En ağır sözleri ise Kılıçdaroğlu'nun genel başkanlığı döneminde tanıtım medya işlerine bakan Eren Erdem sarf etti. İmamoğlu ve Özel ikilisinin "değişim maskesi" altında bir müsamere sergilediğini, partililerin bu müsamerede figüran olarak kullanıldığını, partinin ele geçirildiğini ve kimlerin aday olacağının çok önceden belirlendiğini söyledi.

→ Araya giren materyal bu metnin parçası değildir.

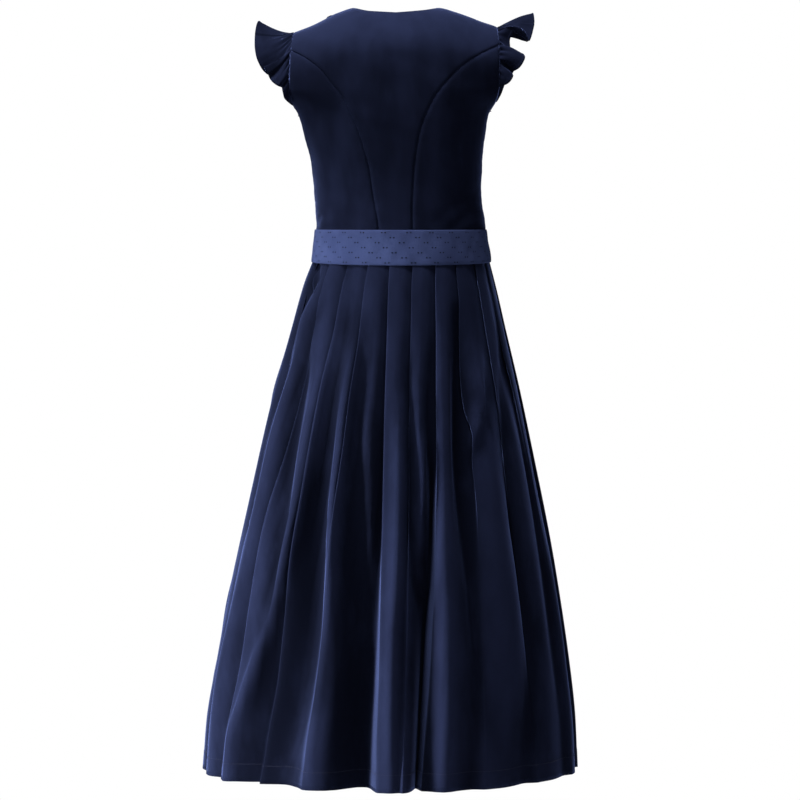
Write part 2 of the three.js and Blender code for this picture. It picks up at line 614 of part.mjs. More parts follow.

Ezcümle Cumhuriyet Halk Partisi'nde dün Kemal Kılıçdaroğlu milletvekilliği koltuklarını ittifak ortaklarına bol keseden dağıtarak kendi koltuğunu korumaya çalışıyordu bugün de benzer bir şeyi Özgür Özer ve Ekrem İmamoğlu belediye başkanlığı için yapıyor. İstanbul'da İmamoğlu'nun ilçe belediye başkan adayı olarak kimlerin elini havaya kaldıracağı temayül yoklaması ya da ön seçimle yahut mevcut belediye başkanlarıyla ilgili yapılan memnuniyet anketlerinin sonucunda belirlenmedi. Daha İstanbul İl Kongresi yapılırken, daha Kılıçdaroğlu'nun gönderildiği kongre öncesinde yapılan gizli online toplantılarda belirlenmiş olması çok muhtemel.
İş ki Özer ve İmamoğlu bu süreci birbirini ulu orta ısırmadan tamamlayabilsinler.
Zira CHP'de an itibariyle birbirine diş bileyenler, kılıç çekenler ve pusuda bekleyenlerin savaşı yaşanıyor.